Today, Cheung continues to give back to the vertical flight community through her volunteer leadership with the Vertical Flight Society. She serves on the VFS Technical Council as Deputy Technical Director for Systems Engineering, overseeing the Society’s Systems Engineering Tools and Processes, IVHM and Safety Technical Committees. In those roles, she helps guide technical programming, paper reviews, awards and the exchange of knowledge across the vertical flight community.
Her contributions have also been recognized through several Best Paper Awards. Cheung is also an active supporter of VFS initiatives such as Women of Vertical Flight (WOVEN), which helps foster a more inclusive and connected professional community. She is also an associate editor for the Journal of the American Helicopter Association.

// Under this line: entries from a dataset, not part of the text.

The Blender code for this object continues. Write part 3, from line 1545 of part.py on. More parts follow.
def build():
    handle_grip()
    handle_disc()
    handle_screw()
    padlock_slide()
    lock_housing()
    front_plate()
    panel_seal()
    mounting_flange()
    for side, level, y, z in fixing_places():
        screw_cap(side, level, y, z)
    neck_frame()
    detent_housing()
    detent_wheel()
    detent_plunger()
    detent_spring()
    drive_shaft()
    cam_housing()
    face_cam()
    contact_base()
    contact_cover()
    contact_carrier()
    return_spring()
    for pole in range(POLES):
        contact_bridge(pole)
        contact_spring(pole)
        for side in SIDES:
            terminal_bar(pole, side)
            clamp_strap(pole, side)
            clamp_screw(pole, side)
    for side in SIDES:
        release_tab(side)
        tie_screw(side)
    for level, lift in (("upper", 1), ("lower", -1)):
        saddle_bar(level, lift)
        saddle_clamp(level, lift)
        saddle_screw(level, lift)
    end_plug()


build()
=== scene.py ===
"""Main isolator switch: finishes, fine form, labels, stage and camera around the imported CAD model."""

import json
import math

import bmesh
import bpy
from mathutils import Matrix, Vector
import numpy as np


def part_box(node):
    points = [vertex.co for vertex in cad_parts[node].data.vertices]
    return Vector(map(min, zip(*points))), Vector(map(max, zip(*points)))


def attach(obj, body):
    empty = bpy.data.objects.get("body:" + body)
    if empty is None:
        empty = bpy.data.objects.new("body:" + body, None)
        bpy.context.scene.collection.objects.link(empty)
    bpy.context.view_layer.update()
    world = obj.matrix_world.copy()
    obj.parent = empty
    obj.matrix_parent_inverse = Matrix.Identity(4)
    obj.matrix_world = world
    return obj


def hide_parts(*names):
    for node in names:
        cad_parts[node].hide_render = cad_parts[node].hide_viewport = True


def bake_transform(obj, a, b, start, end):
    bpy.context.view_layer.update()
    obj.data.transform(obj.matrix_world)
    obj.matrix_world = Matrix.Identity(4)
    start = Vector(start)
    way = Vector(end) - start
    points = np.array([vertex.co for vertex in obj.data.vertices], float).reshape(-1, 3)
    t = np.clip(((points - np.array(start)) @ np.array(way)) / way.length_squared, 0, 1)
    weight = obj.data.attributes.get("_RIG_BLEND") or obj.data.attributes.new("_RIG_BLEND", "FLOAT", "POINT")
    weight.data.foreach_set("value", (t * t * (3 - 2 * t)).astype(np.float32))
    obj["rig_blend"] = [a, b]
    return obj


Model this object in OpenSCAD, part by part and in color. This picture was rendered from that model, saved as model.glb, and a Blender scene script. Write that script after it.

Whether helping shape national research priorities at the NRC or supporting the professional development of engineers and researchers through VFS, Cheung remains committed to advancing aerospace technology through collaboration, technical excellence and service to the broader community. While she has already built an impressive career spanning research, leadership and international collaboration, she speaks less about personal achievements and more about creating opportunities for others to succeed. That outlook has defined her career, from the student athlete who embraced challenges on and off the field, to the young engineer who discovered helicopters on the other side of the world, to the research leader helping guide Canada’s aerospace future. Whatever comes next, it is likely to involve the same qualities that have shaped her journey so far—curiosity, teamwork and a passion for helping both people and technology reach their full potential.